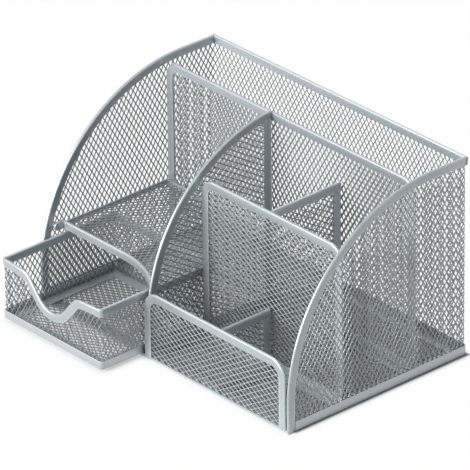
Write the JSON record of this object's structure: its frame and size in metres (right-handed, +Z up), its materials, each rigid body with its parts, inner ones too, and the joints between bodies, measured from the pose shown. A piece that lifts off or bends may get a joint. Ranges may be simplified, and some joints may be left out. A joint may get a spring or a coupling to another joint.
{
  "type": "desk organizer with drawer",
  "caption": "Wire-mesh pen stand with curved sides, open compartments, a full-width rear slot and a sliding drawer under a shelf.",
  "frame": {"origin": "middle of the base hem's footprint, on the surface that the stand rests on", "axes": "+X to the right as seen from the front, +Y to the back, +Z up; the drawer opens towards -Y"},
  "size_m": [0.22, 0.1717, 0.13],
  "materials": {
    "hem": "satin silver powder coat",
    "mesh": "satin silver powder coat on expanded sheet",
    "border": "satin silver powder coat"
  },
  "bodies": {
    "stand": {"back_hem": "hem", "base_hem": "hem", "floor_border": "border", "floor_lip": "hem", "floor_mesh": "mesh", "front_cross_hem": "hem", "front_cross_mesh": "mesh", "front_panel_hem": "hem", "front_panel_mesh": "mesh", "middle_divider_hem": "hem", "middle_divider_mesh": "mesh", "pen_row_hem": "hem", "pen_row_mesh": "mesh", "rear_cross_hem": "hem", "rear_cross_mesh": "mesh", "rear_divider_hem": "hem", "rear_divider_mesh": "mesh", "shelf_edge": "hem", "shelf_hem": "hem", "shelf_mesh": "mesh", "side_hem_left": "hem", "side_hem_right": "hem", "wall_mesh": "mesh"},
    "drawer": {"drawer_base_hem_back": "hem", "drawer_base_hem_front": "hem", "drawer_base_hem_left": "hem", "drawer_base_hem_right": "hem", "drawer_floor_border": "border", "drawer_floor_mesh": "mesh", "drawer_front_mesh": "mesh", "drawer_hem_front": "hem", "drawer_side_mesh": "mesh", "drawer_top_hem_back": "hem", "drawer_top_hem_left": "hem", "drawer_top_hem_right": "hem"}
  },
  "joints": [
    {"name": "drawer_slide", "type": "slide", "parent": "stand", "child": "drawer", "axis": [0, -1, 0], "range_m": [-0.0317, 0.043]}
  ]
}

Aim of the exercise: Reproduce the data, keeping every line exactly the same.

Written reply:
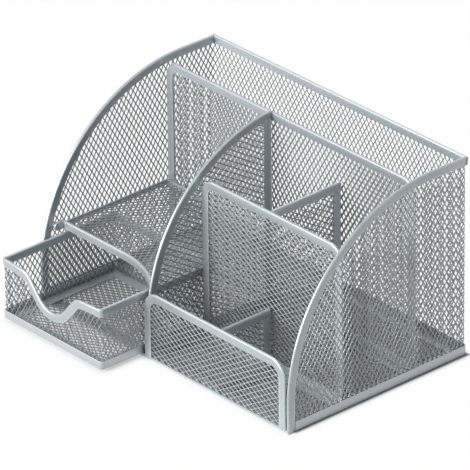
Write the JSON record of this object's structure: its frame and size in metres (right-handed, +Z up), its materials, each rigid body with its parts, inner ones too, and the joints between bodies, measured from the pose shown. A piece that lifts off or bends may get a joint. Ranges may be simplified, and some joints may be left out. A joint may get a spring or a coupling to another joint.
{
  "type": "desk organizer with drawer",
  "caption": "Wire-mesh pen stand with curved sides, open compartments, a full-width rear slot and a sliding drawer under a shelf.",
  "frame": {"origin": "middle of the base hem's footprint, on the surface that the stand rests on", "axes": "+X to the right as seen from the front, +Y to the back, +Z up; the drawer opens towards -Y"},
  "size_m": [0.22, 0.1717, 0.13],
  "materials": {
    "hem": "satin silver powder coat",
    "mesh": "satin silver powder coat on expanded sheet",
    "border": "satin silver powder coat"
  },
  "bodies": {
    "stand": {"back_hem": "hem", "base_hem": "hem", "floor_border": "border", "floor_lip": "hem", "floor_mesh": "mesh", "front_cross_hem": "hem", "front_cross_mesh": "mesh", "front_panel_hem": "hem", "front_panel_mesh": "mesh", "middle_divider_hem": "hem", "middle_divider_mesh": "mesh", "pen_row_hem": "hem", "pen_row_mesh": "mesh", "rear_cross_hem": "hem", "rear_cross_mesh": "mesh", "rear_divider_hem": "hem", "rear_divider_mesh": "mesh", "shelf_edge": "hem", "shelf_hem": "hem", "shelf_mesh": "mesh", "side_hem_left": "hem", "side_hem_right": "hem", "wall_mesh": "mesh"},
    "drawer": {"drawer_base_hem_back": "hem", "drawer_base_hem_front": "hem", "drawer_base_hem_left": "hem", "drawer_base_hem_right": "hem", "drawer_floor_border": "border", "drawer_floor_mesh": "mesh", "drawer_front_mesh": "mesh", "drawer_hem_front": "hem", "drawer_side_mesh": "mesh", "drawer_top_hem_back": "hem", "drawer_top_hem_left": "hem", "drawer_top_hem_right": "hem"}
  },
  "joints": [
    {"name": "drawer_slide", "type": "slide", "parent": "stand", "child": "drawer", "axis": [0, -1, 0], "range_m": [-0.0317, 0.043]}
  ]
}